Numerical study of cellular detonation structures of methane mixtures

A two-step model of the kinetics of detonation combustion of methane in mixtures with an oxygen and air has been developed. The proposed model of the kinetics of detonation combustion of methane appears to be reasonably accurate within the confines of the assumptions and is consistent with the second law of thermodynamics. Constants of the model have a clear physical meaning. The model is useful for multi-dimensional numerical simulations of detonation processes. A numerical simulation of a two-dimensional (2D) structure of the detonation wave (DW) in a stoichiometric methane-air mixture in a wide range of channel height has been performed.

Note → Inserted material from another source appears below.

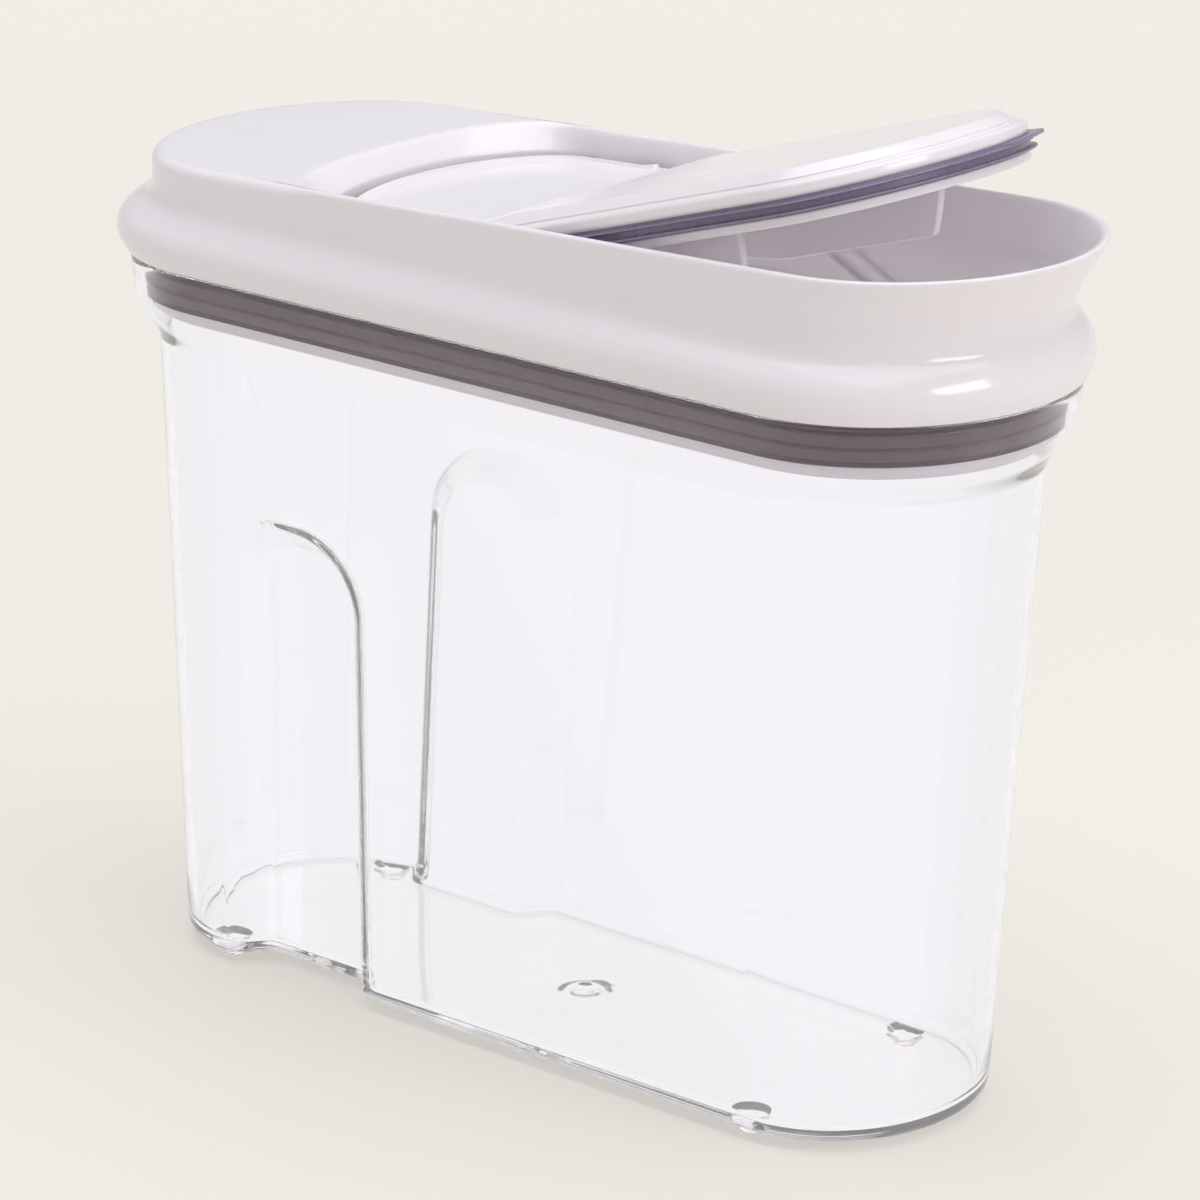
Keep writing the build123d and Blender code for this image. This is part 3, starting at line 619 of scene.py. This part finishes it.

The changes in the 2D structure of the self-sustaining DW on variations of the height of the channel have been studied. From the analysis of the flow structure, the dominant size of the detonation cell for stoichiometric methane-air mixture determines to be 34 ± 1 cm, and 0.3÷0.35 cm for methane-oxygen mixture. These values are in good agreement with all known experimental data. The transverse size of the detonation cell is a characteristic size of the DW front structure. Based on this value, it is possible to determine such parameters of detonation as critical conditions of detonation combustion, the critical energy of direct initiation, detonation propagation limits, etc., i.e. to estimate the detonation hazard of gaseous mixture and its use in various schemes of detonation propulsion systems. The 2D simulations were reproduced the DW irregular cellular structure with all its main features observed in the experiment: a chaotic uncoordinated movement of the main transverse waves; the presence of a fine (secondary) cell structure at the transverse waves themselves; the existence of numerous secondary transverse waves at the leading shock front, forming a hierarchy of the decreasing the size DW front perturbations; and a significant number of pockets of the unburned mixture at a considerable distance behind the DW front, etc. Numerical simulation of irregular structure of the multi-front DW has been conducted for a real hydrocarbon-air mixture with an adequate description of all its thermal and chemical properties.